HSBC’s share price has reflected the optimism. Since April 2016, the bank’s shares in London have climbed more than 80 per cent to 760.5p at the end of trading on Monday.

As expected by many analysts, the bank said it would pay out an annual dividend of $0.51 for 2017, flat on the year before.

The bank’s common equity tier one ratio, a measure of its ability to handle a crisis, hit 14.5 per cent, up from 13.6 per cent last year. It noted that it planned to raise between $5bn and $7bn in additional tier one capital in the first half of 2018.

Many of the targets Mr Gulliver set out in a big restructuring plan in 2015 have been met.

The bank has cut more than $6bn in costs, it said on Tuesday, one of Mr Gulliver’s top priorities.
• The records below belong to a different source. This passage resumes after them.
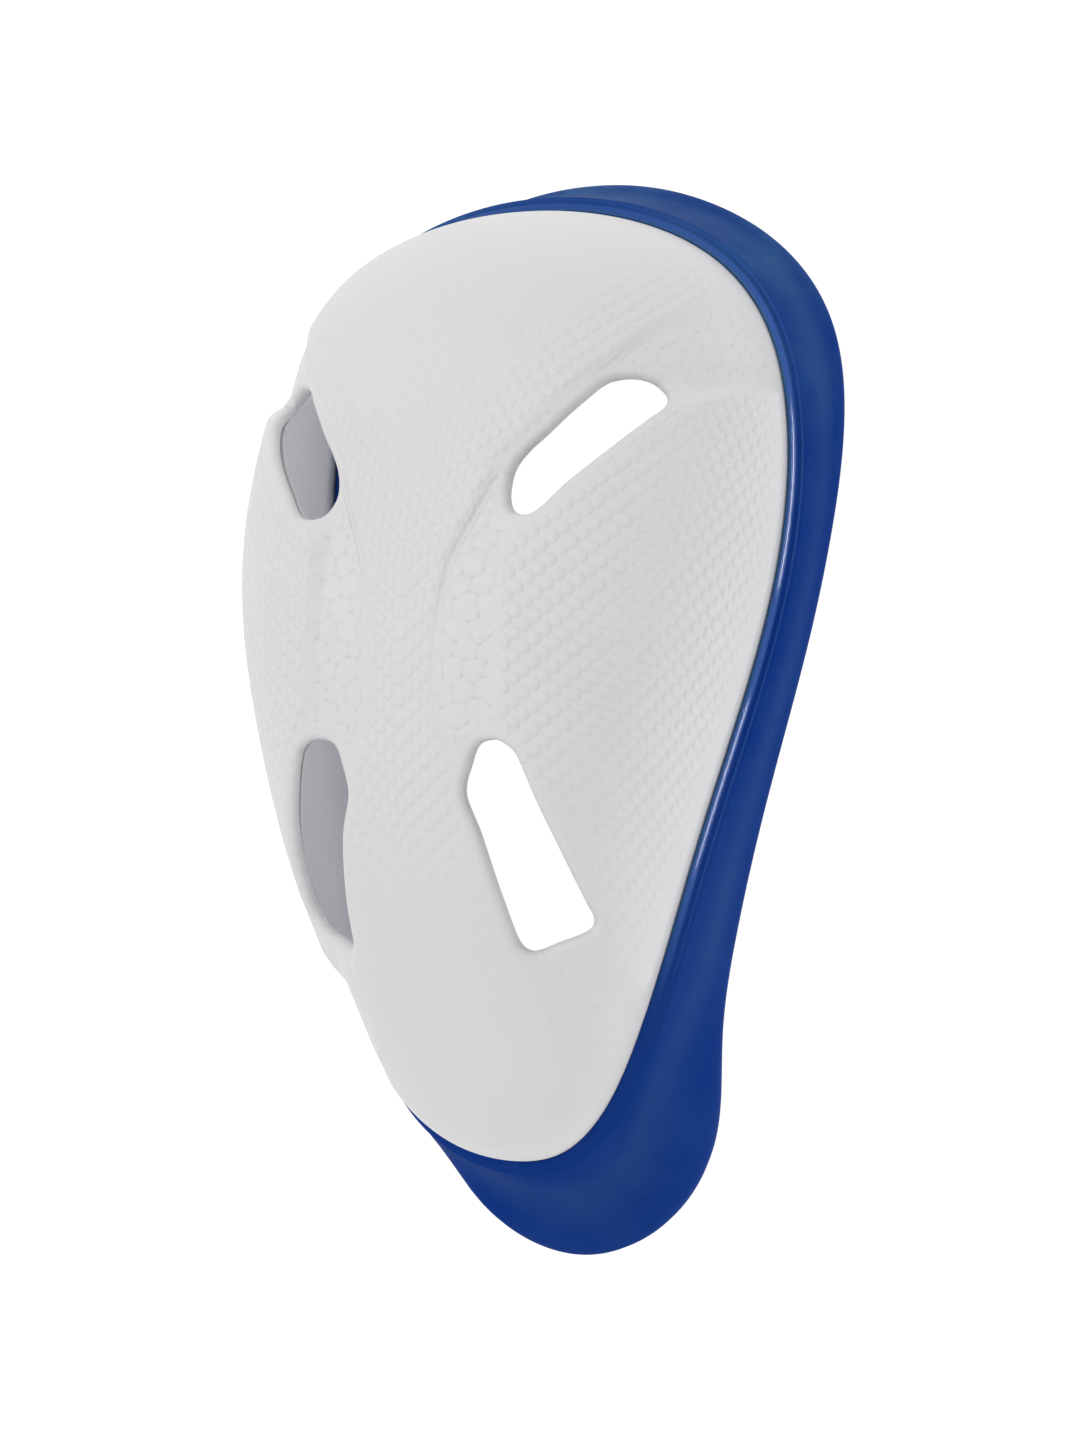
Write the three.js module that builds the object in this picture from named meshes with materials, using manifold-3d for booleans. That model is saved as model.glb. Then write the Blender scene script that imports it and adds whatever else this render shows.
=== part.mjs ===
// Abdominal guard: a hard moulded cup that sits in the groove of a soft rim pad.
// Millimetres. +Z is the guard's front and the guard lies on its rim, +Y is the waist end
// and +X is the wearer's left. The origin is under the middle, on the plane the rim rests on.

import * as THREE from "three";
import { mergeVertices } from "three/addons/utils/BufferGeometryUtils.js";
import Module from "manifold-3d";

// Cup shell
const shellLength = 146;
const shellWidth = 84;
const domeHeight = 40.4;
const shellWall = 2.5;
const skirtDepth = 4;

// Height of the seam between shell and rim above the resting plane, at its highest
const seamHeight = 33;

// Rim pad: how far its lip stands out from the seam, and how it is rounded
const topFlare = 6;
const sideFlare = 4.3;
const bottomFlare = 16.2;
const sideArch = 8;
const topLipRadius = 3;
const bottomLipRadius = 11;
const padBack = 4.4;
const padBackRound = 1.2;
const beadWidth = 1.2;
const beadHeight = 0.3;
const beadOuterDrop = 0.1;
const beadFootDrop = 1.2;
const innerLipWidth = 1.8;
const crestShare = 0.4;
const seatClearance = 0.3;

// Relief of the shell: cheeks stand proud of the body, and a valley runs between them
const cheekRise = 1.2;
const valleyDepth = 1.3;
const stepWidth = 3.2;
const seamFade = 5;

// Finish
const shellColour = 0xdcdcde;
const padColour = 0x12367f;

// Mesh density
const stationsPerRow = 4;
const acrossSteps = 15;
const rimStationsPerRow = 3;
const lipSteps = 3;
const slotCornerSteps = 4;
const tangentStep = 1e-3;
const weldDistance = 1e-4;

// The waist end's flare is shorter than the lower one, so the shell sits off the middle
const shellMiddle = (bottomFlare - topFlare) / 2;

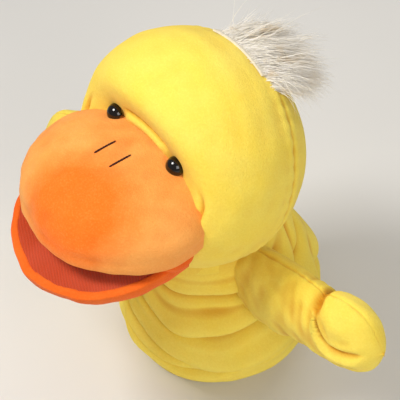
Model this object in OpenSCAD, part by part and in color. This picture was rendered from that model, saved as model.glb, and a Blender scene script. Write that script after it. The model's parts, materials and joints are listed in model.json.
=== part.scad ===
// Moving mouth duck puppet: a lined plush glove with a padded head, a beak worked by the
// fingers and thumb, and two padded wings. +Z is up, the duck faces -Y and its left is +X.
// The origin is the middle of the hand opening, in the plane of the hem.

/* [Head] */
// Width of the head
head_w = 176; // [150:1:200]
// Depth of the head, front to back
head_d = 152; // [130:1:180]
// Height of the head
head_h = 168; // [140:1:190]
// Height of the middle of the head above the hem
head_z = 216; // [205:1:235]
// How far the head sits forward of the hand opening
head_forward = 22; // [15:1:35]
// How far the beak seam pulls the face in
face_dent = 34; // [10:1:36]
// How far the face looks up at rest
head_tip = 20; // [12:1:24]
// How far the seam between the head panels lies behind the middle of the head
seam_back = 22; // [5:1:30]
// Diameter of the neck opening
neck_d = 74; // [66:1:80]
// How far the neck leans back from under the head
neck_lean = 12; // [8:1:16]

/* [Eyes] */
// Diameter of an eye
eye_d = 14; // [10:0.5:18]
// Distance between the eyes
eye_gap = 66; // [50:1:80]
// Height of the eyes above the middle of the head
eye_z = 15.5; // [12:0.5:20]

/* [Beak] */
// Width of the upper beak
beak_w = 144; // [130:1:150]
// Length of the upper beak from the mouth fold to its tip
beak_l = 67; // [60:1:75]
// Height of the upper beak above the mouth plate
beak_h = 44; // [40:1:52]
// Distance of the mouth fold in front of the middle of the head
fold_forward = 50; // [44:1:56]
// Distance of the mouth fold below the middle of the head
fold_drop = 33; // [26:1:40]
// Slope of the mouth down from straight ahead of the face
mouth_pitch = 20; // [12:1:24]
// How far the lower beak hangs open at rest
gape = 15; // [12:1:18]
// Length of the lower beak
jaw_l = 84; // [66:1:86]
// Width of the lower beak
jaw_w = 142; // [130:1:150]
// Depth of the lower beak below its mouth plate
jaw_h = 26; // [20:1:28]

/* [Body] */
// Diameter of the hem
hem_d = 112; // [100:1:124]
// Largest diameter of the body
body_d = 154; // [130:1:158]
// Thickness of the plush
plush = 3; // [2:0.5:4]

/* [Wings] */
// Length of a wing
wing_l = 112; // [100:1:140]
// Width of a wing
wing_w = 62; // [50:1:66]
// Thickness of a wing
wing_t = 38; // [26:1:40]
// Upward angle of the left wing at rest
left_lift = 10; // [-10:1:15]
// Upward angle of the right wing at rest
right_lift = -5; // [-10:1:15]
// Backward angle of the left wing at rest
left_sweep = 8; // [-15:1:20]
// Backward angle of the right wing at rest
right_sweep = -12; // [-15:1:20]

/* [Hidden] */
$fn = 64;
gap = 0.3;            // clearance between soft neighbours
lining_t = 1.5;       // thickness of the lining cloth
plate_t = 2;          // thickness of a mouth plate
lip_gap = 0.6;        // how far each half of the mouth lies from the line of the fold
deck = lining_t + plate_t + 2 * gap; // from the mouth's own plane to the stuffing behind it
yellow = "gold";
orange = "darkorange";
neck_axis = [0, -sin(neck_lean), cos(neck_lean)];
head_centre = [0, -head_forward, head_z];
ball = [head_w, head_d, head_h] / 2;

// ---------------------------------------------------------------- solids from rows of points
function flat(rows) = [for (row = rows) for (p = row) p];
function six_volumes(p, faces) = [for (f = faces) cross(p[f[0]], p[f[1]]) * p[f[2]]];
function total(v, i = 0, sum = 0) = i == len(v) ? sum : total(v, i + 1, sum + v[i]);

// A polyhedron whose triangles all face outwards, whichever way round they were listed
module closed_solid(points, faces) {
    inside_out = total(six_volumes(points, faces)) > 0;
    polyhedron(points, [for (f = faces) inside_out ? [f[2], f[1], f[0]] : f]);
}

// Triangles that join each of m rings of n points to the next
function walls(n, m) = [for (k = [0 : m - 2]) for (i = [0 : n - 1])
    let (a = k * n + i, b = k * n + (i + 1) % n)
    each [[a, b, b + n], [a, b + n, a + n]]];

// Rings of points joined in order, with the first and last capped
module loft(rings) {
    n = len(rings[0]);
    last = (len(rings) - 1) * n;
    caps = [for (i = [1 : n - 2]) each [[0, i + 1, i], [last, last + i, last + i + 1]]];
    closed_solid(flat(rings), concat(walls(n, len(rings)), caps));
}

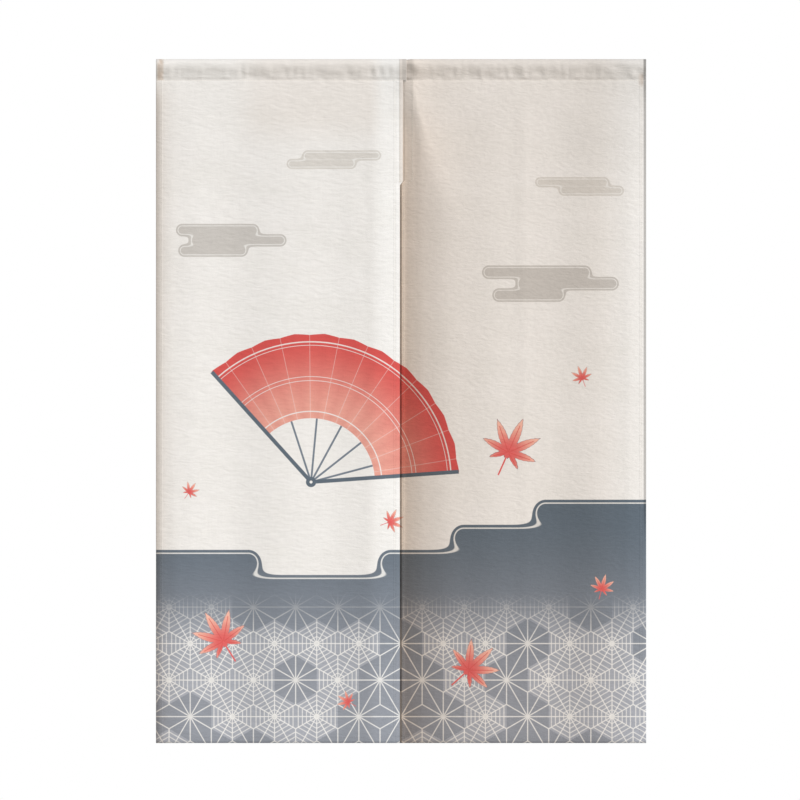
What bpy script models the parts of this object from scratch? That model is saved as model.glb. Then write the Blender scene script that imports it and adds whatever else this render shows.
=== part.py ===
"""A two-panel doorway curtain that hangs from a rod pocket along its top edge.

The model is in metres with +Z up. +X is the viewer's right and the front faces -Y. The
origin is the middle of the top edge. Sizes in this file are in millimetres, and MM turns
them into metres where a mesh is made. A "drop" is a distance below the top edge.
"""

import math

import bmesh
import bpy
from mathutils import Vector

MM = 0.001

# Driving sizes
WIDTH = 860.0
DROP = 1200.0
HEADING = 38.0
SEWN_TO = 216.0
CLOTH = 1.5
HEM = 2.4
SIDE_HEM = 10.0
BOTTOM_HEM = 12.0
HEM_RAMP = 1.5
SPACE = 0.3

# The rod pocket, a flattened sleeve that tapers to its line of stitches
POCKET_RADIUS = 9.0
POCKET_BACK_SHARE = 0.85
POCKET_CLOTH = 1.3
POCKET_TIP = 1.3
POCKET_SEAM_HEIGHT = 4.0
POCKET_INNER_TIP = 0.35
POCKET_ARC_STEPS = 5
POCKET_TAPER_STEPS = 4
STATION_SPACING = 19.0
LEAST_STATION_SPACING = 3.5
LEFT_SLEEVE_END = 9.6
RIGHT_SLEEVE_PINCH = 1.4
RIGHT_SLEEVE_PINCH_REACH = 18.0

# Broad forms of the cloth
HALF_WIDTH = WIDTH / 2
LEFT_VALLEY_REACH = 28.0
RIGHT_VALLEY_NEAR = 18.0
RIGHT_VALLEY_FAR = 60.0
RIGHT_NEAR_SHARE = 0.4
TUCK_SPAN = 5.0
SIDE_CURL = 4.0
SIDE_CURL_REACH = 13.0
SIDE_CURL_AT_TOP = 0.3
FOLDS_START_OVER = 75.0
KICK = 1.6
KICK_HEIGHT = 60.0

# Finish
NORMAL_STEP = 0.5
SHARP_FROM_DEGREES = 50
CLOTH_COLOUR = (0.832, 0.799, 0.752, 1.0)
HEADING_COLOUR = (0.791, 0.752, 0.700, 1.0)
CLOTH_ROUGHNESS = 0.92

# How the two slit edges hang. Down to SEWN_TO the left edge laps over the right one. Below
# it the right edge bends back behind the left one, and the slit shows as a narrow shadow.
# drop, left edge's x, right edge's x, x where the right panel bends, how far back the left
# edge and that bend lie, and how much further back the right edge goes
SLIT_EDGES = (
    (HEADING + SPACE, 3.2, -4.0, 3.6, 0.3, 3.4, -0.2),
    (75.0, 3.2, -4.0, 3.6, 4.2, 7.4, -0.9),
    (120.0, 3.2, -4.0, 3.6, 7.0, 10.2, -1.3),
    (SEWN_TO - 2.0, 3.2, -4.0, 3.6, 8.0, 11.2, -1.4),
    (SEWN_TO + 10.0, -2.1, -5.0, 1.4, 7.4, 12.2, 4.0),
    (290.0, -2.1, -5.0, 1.4, 6.0, 14.0, 6.5),
    (700.0, -2.1, -5.0, 1.4, 6.6, 15.6, 6.5),
    (1000.0, -2.1, -5.0, 1.4, 5.0, 14.2, 6.5),
    (DROP, -2.1, -5.0, 1.4, 5.6, 13.0, 6.0),
)
LEFT_EDGE_X, RIGHT_EDGE_X, RIGHT_BEND_X, LEFT_BACK, RIGHT_BACK, RIGHT_TUCK = range(1, 7)

# Soft upright folds: x at the top, half width, how far forward at the top and at the
# bottom, and how far it drifts to the right on the way down
FOLDS = {
    "left": (
        (-50.0, 16.0, 1.0, 1.6, -4.0),
        (-118.0, 34.0, -0.6, -1.8, 6.0),
        (-205.0, 48.0, 0.8, 2.6, -10.0),
        (-300.0, 40.0, -0.8, -2.2, 12.0),
        (-372.0, 30.0, 0.6, 1.8, -6.0),
    ),
    "right": (
        (96.0, 30.0, -0.6, -1.4, 8.0),
        (165.0, 40.0, 0.8, 2.4, -8.0),
        (214.0, 12.0, 0.8, 0.3, 4.0),
        (268.0, 38.0, -0.9, -2.4, 10.0),
        (350.0, 36.0, 1.0, 2.0, -6.0),
    ),
}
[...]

It has also shed $338bn in risk-weighted assets since 2015, surpassing the original target.

Return on equity, at 5.9 per cent in 2017, is still far below the bank’s target of 10 per cent.

HSBC’s Investment bank, at the heart of Mr Gulliver’s restructuring efforts, took in $5.8bn in adjusted pre-tax profits 2017, an increase of about 5 per cent over the previous year.

The unit weathered a high-profile personnel storm in late November when Matthew Westerman, then co-head of global banking and Markets, stepped down. A Goldman Sachs veteran, Westerman was brought in 18 months earlier to drive growth in the Investment bank but was said to have clashed with colleagues.

HSBC’s performance in Asia, where it generates most of its profits, has been tracked closely by analysts. Mr Gulliver has touted the bank’s expansion in places such as China’s Pearl River delta as a core element of his restructuring plan since 2015.

The strategy, which has sought to redeploy risk-weighted assets into faster growing Markets, has had mixed results, with critics pointing out that HSBC’s growth will be limited by strong competition from local banks.

The bank said on Tuesday that its so-called “pivot to Asia” was responsible for up to three-quarters of its profits in 2017.

Efforts by Mr Gulliver and Mr Flint to repair the bank’s image in the wake of allegations of money-laundering and evading sanctions have showed progress, and in 2017 HSBC put several embarrassing scandals behind it.

In December, the US Department of Justice dismissed deferred criminal charges for money-laundering and sanctions breaches that have threatened the bank for half a decade. In November, HSBC agreed to pay €300m to French authorities to settle a long-running Investigation into allegations it helped wealthy clients of its Swiss private bank evade taxes.